Organ Involvement in AAV Patients Better Than Disease Type at Predicting Survival Outcomes, Study Suggests
Classifying patients with anti-neutrophil cytoplasmic antibodies (ANCA)-associated vasculitis (AAV) based on organ involvement at the time patients are first examined has stronger correlation with survival rates, than the customary classification based on disease phenotype, a study has found.
The study, “Long-term patient survival in a Swedish population-based cohort of patients with ANCA-associated vasculitis,” was published in the journal Rheumatic and Musculoskeletal Diseases.
AAV is usually classified, based on phenotype, as a group of diseases consisting of granulomatosis with polyangiitis (GPA), microscopic polyangiitis (MPA), and eosinophilic granulomatosis with polyangiitis (EGPA).

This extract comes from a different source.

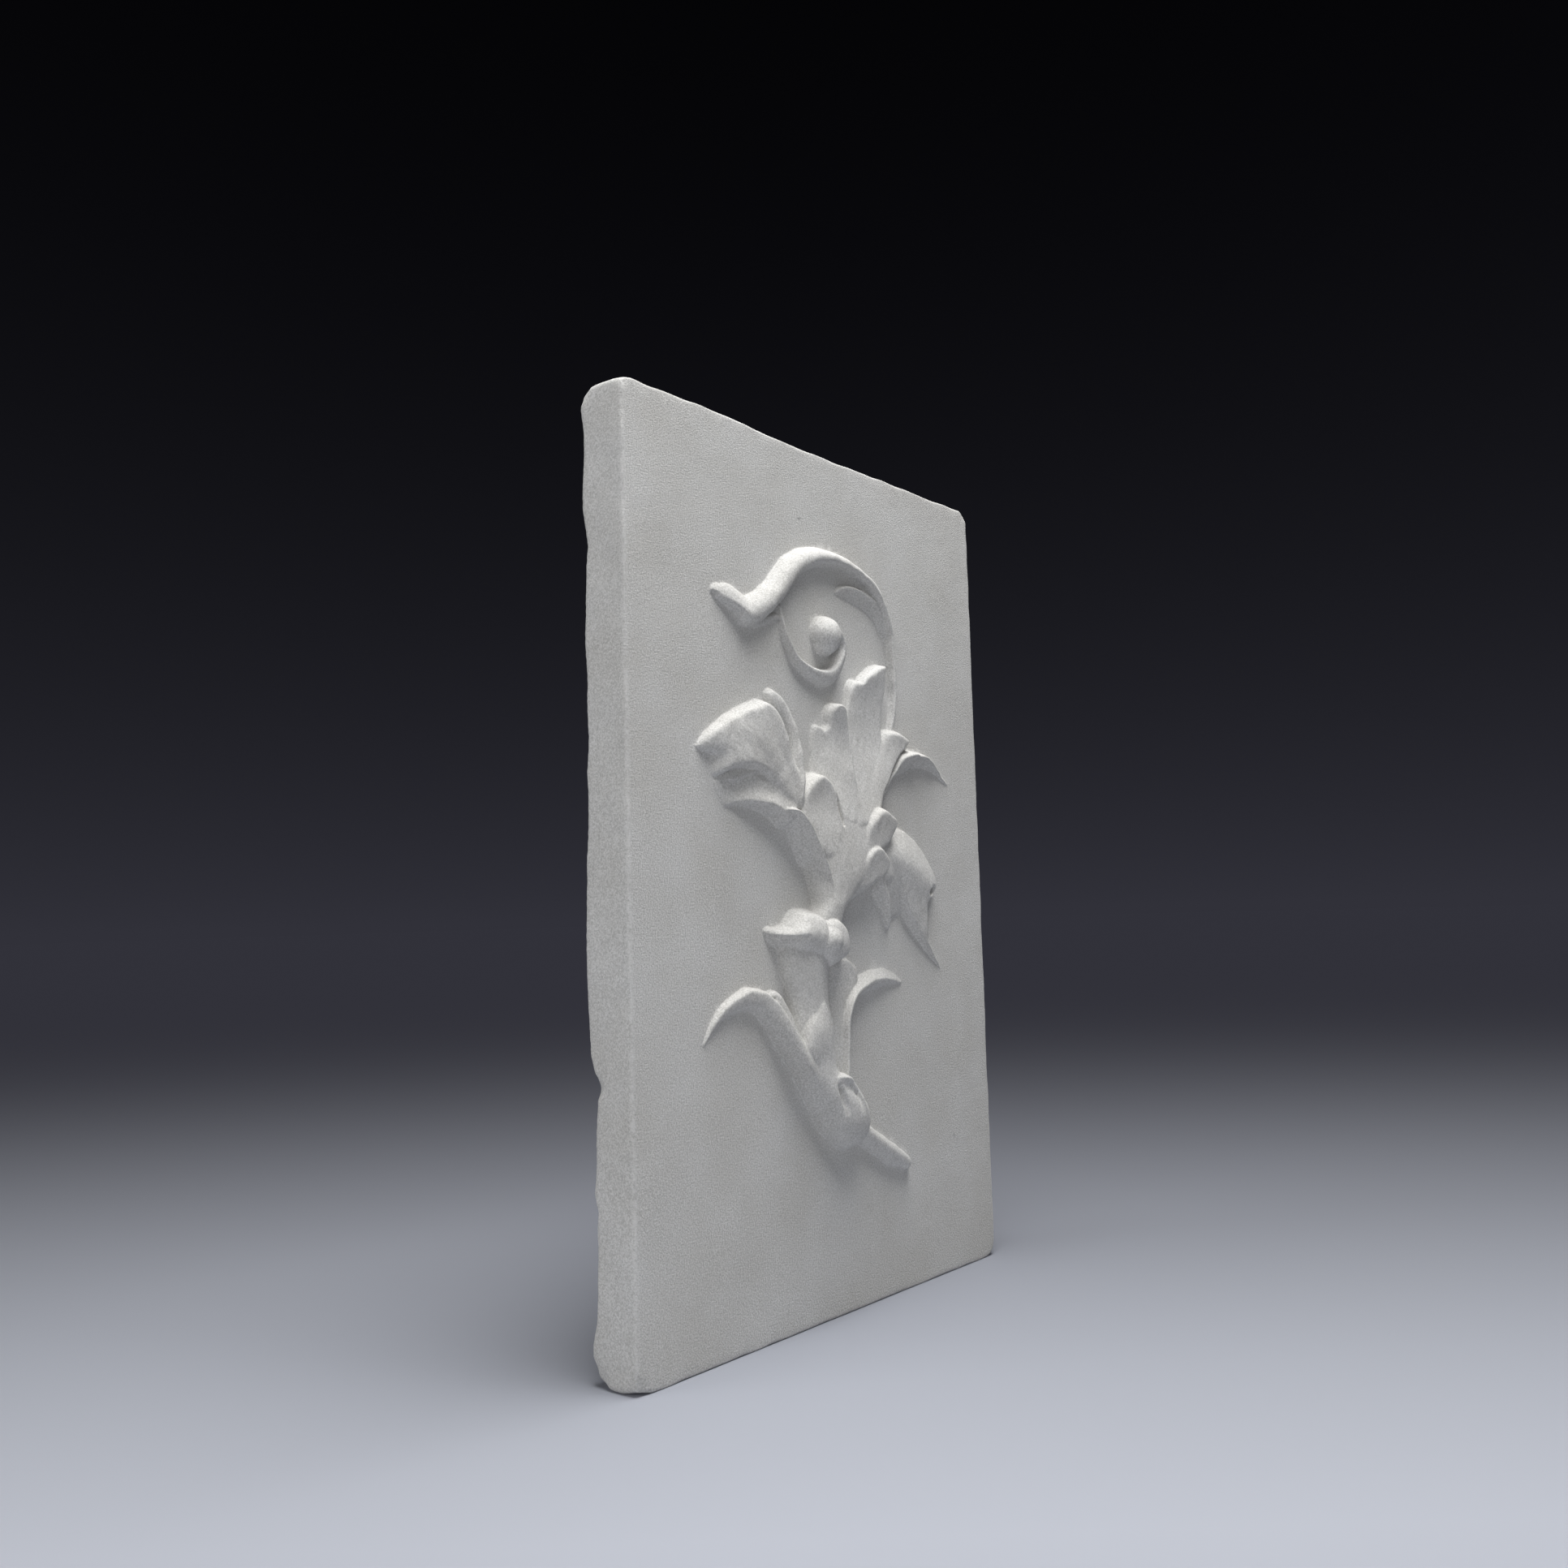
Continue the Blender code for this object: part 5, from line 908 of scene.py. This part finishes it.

The disease is characterized by small vessel inflammation and the presence of auto-antibodies, such as anti-proteinase 3 (PR3), and mainly affects the kidneys, lungs, ear-nose-throat, and skin.
Patients with AAV have a higher mortality rate than the general population, with 80 percent dying within the first year if untreated. And even with treatment using immunosuppressive drugs, the rate of mortality is still higher than that in the general population.
Recent evidence from clinical trials suggests that grouping patients according to clinical similarities, rather than the classical GPA, MPA, and EGPA classification, results in a stronger correlation with survival rates.
This so-called cluster affiliation was used by researchers at Lund University in Sweden to assess survival rates of patients in ordinary practice.
The researchers used data from 195 Swedish AAV patients who had been diagnosed between 1997 and 2010. Patients were classified into five clusters based on organ involvement: gastrointestinal, cardiovascular, non-renal, renal with PR3, and renal without PR3.
Patients were followed up for a period ranging from 2.3 to 18 years (median 11 years). Survival rates were 87 percent, 82 percent, 70 percent, and 55 percent within 1, 2, 5, and 10 years, respectively, with the main causes of death being active vasculitis and infection. Overall, there were 98 deaths compared to 40 deaths expected in the general population, which is consistent with previous findings.
When researchers considered the effect of cluster classification on the death rate they found that, unlike the other clusters, patients within the non-renal cluster did not have a higher death rate compared to the general population. Patients within the gastrointestinal cluster had the highest death rates.
Consequently, the findings of the study emphasize “the suggestion that AAV can be seen as a phenotypic continuum,” the team wrote. They conclude that “this study validates and strengthens the proposed cluster affiliation as an additional tool in assessing the long-term outcome for patients with AAV, demonstrating that the initial clinical presentation might be a more important predictor for survival than diagnosis and type of ANCA.”